NSW – The Business of Upselling Segregation As Inclusion

By Catia Malaquias

Queensland recently adopted a new inclusive education policy based on General Comment No. 4 (the Right to Inclusive Education), issued in August 2016 by the United Nations to clarify the obligations of signatory countries (like Australia) in relation to the education of students with disability.   General Comment No. 4 – the guidance document for Article 24 of the United Nations Convention on the Rights of Persons with Disabilities (CRPD) which, together with that Article, represents the most authoritative global statement on the right to inclusive education – states:

Segregation occurs when the education of students with disabilities is provided in separate environments designed or used to respond to a particular or various impairments, in isolation from students without disabilities.” [para 11]

Significantly, UN General Comment No. 4, and the new Queensland inclusive education policy based upon it, recognise that the placement of students with disabilities in schools, units or classrooms separate from their same-age non-disabled peers is “segregation” and not “inclusion”.

On the other hand, earlier this year Australia’s most populous State, New South Wales, making no mention of General Comment No. 4, indicated only luke-warm support for the idea that students with disability should be educated in an inclusive mainstream setting while committing to increasing segregated classrooms in NSW schools, the majority to be within mainstream schools. Rather, against the human-rights position and evidence-based research, the NSW Government preferred the voices of the incumbent stake-holders and vested interests in adopting a policy-setting geared to accelerating investment in segregated classes and settings.

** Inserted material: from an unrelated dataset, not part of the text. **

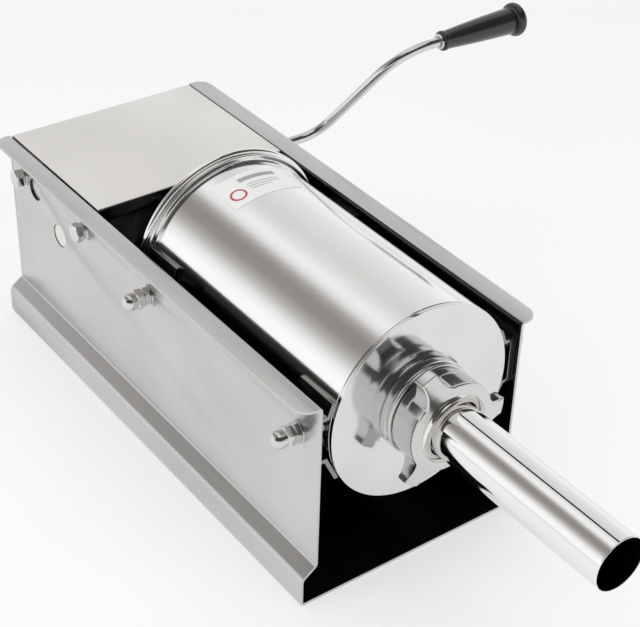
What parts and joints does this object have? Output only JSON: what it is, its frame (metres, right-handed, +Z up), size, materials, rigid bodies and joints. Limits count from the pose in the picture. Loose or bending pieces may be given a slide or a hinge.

In delegating its responsibilities to deliver inclusive education to the status of a decision for parents (again against the human rights position that it is in fact the right of the child), NSW did at least recognise the need for the decision to be made with full information:

“Enrolment [as to setting] should primarily be a matter of well-informed parental choice.”

Unfortunately, and not unexpectedly, the misrepresentation by NSW of segregated education as being “inclusive” has tainted its delivery of information to parents, staff within its education system and the community generally.  In announcing a new special school for Queanbeyan, the NSW Government did little to address the evidence of academic, social and independence limitations of receiving a segregated education:

“Local families with children who need specialised support will benefit from an educational environment that assists student’s individual learning requirements.

The new facility will provide students with a top-quality learning environment, allowing them to grow, learn and have fun while getting a first-class education.”

The distorted use  of “inclusion” in NSW is starkly reflected in a presentation currently being aimed at principals, school leaders and teachers entitled “Inclusion, Getting it Right” which is being presented next month by a dedicated behaviour-management school – a completely segregated setting for the purposes of General Comment No. 4 and the right to inclusive education.

The legacy of capital investment in segregated school infrastructure is not short-term.  The implications for students with disability of NSW’s use of the notion of “inclusive education” to effectively priorities segregation – in essence a misappropriation of the term that does not accord with the internationally recognised meaning – will also be long-term.